My third offering for the Chocolate Auction. I got this recipe from Nicole Weston’s excellent blog Baking Bites. She credits Everyday Food magazine with the original recipe. Beneath the layer of mini marshmallows, chocolate chips and walnuts is a thin layer of very moist and dense brownie. I debated about cutting the bars up because I thought it would’ve been nicer to see the bottom layer (which is not visible in the pan), but couldn’t figure out how to package it cut up.
This is another Dorie Greenspan recipe I made for the Chocolate Auction. I renamed it “Choco-Nana Bread” for the auction because I didn’t want the bidders to hear “Cocoa-Nana” as “Coco-Nana” and think that the bread contained coconut. This is a rich chocolate and banana bread riddled with semisweet chocolate chips.
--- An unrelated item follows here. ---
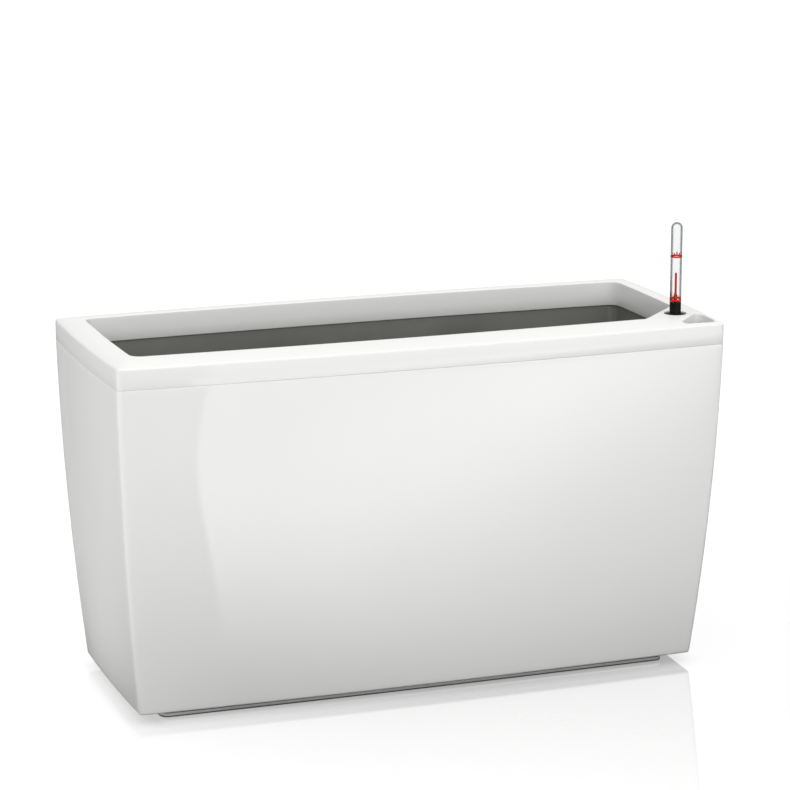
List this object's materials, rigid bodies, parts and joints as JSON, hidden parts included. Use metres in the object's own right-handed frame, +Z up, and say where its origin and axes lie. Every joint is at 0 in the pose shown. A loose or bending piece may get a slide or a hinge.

One of three different items I made for the Chocolate Auction at our church. I love, love, LOVE malty things, including chocolate malted milkshakes and Whoppers malted milk balls, so I was hoping that there were others who felt the same way. This cookie comes from Dorie Greenspan’s Baking: From My House to Yours. The cookies are soft and tender and despite the fact that they contain cocoa powder, semisweet chocolate chips and chopped Whoppers, they are not excessively chocolatey, which is good because I prefer that my cookies don’t beat me over the head with their chocolateyness.
This was my first attempt at English muffins. I did some research online and learned that English muffin recipes vary quite a bit. Some are made from a firmer dough and the muffins are formed by making little balls and squashing them. Other use a wetter dough, such as the one I made, and require the use of English muffin molds to keep their shape when they are cooking. I struggled a bit with flipping the muffins (to cook both sides) — the tops were still wet and would spill out of the molds, but all in all, I was quite pleased with the results. The crust was thin and crisp, and the crumb was a little craggy when the muffins were fork-split. Toasted and spread with a little butter — they were heavenly!
In an attempt to save face from the disaster that was my previous white sandwich loaf, I gave it another try (although with a different recipe this time). I also made some quasi-Kaiser rolls for the sandwiches we’re having tonight (busy night + no time for dinner = sandwiches and soup). Quasi because in spite of following Peter Reinhart’s shaping instructions to the letter, I couldn’t get them to knot as his did. But they look fine and no one will probably be the wiser.
I tried the soft pretzels again today with a few tweaks, which solved some of the problems I had the last time. The results were darker and chewier — more like a pretzel than a bread roll. I made some topped with garlic salt (a favorite of the boys), some with grated Parmesan and some with garlic salt and sesame seeds. I still need a little work on my pretzel twisting technique as well; I think they look more pretzel-like if you roll them super-long before attempting to twist them. But the difference is mostly cosmetic and I’m fine with them the way they are.
I’m perpetually on the hunt for THE banana muffin. And these days, I’ve been consuming so much bread (and other white flour baked goods) that I’ve become a little preoccupied with adding more fiber into my diet. So when I had a couple aging bananas on my counter, I decided to try this oatmeal banana muffin recipe from the Quaker Oats site. Really, it just has oats in it, so I’m not sure it qualifies as Whole Grain with the more earthy folks, but it works for me.
For the chopped nuts, I used some chopped hazelnuts I had in my freezer, and I cut out one of the tablespoons of butter (so I used 4 rather than 5). I also added a teaspoon of cinnamon. And finally, I opted to use a whole egg instead of the 2 egg whites. The muffins are really tasty and aren’t overly sweet. They have a little chewiness to them from the oats, and a little crunch from the nuts, and are moist from the bananas. I can see them being good with some grated coconut or dried pineapple in them, but they’re great with just the banana too.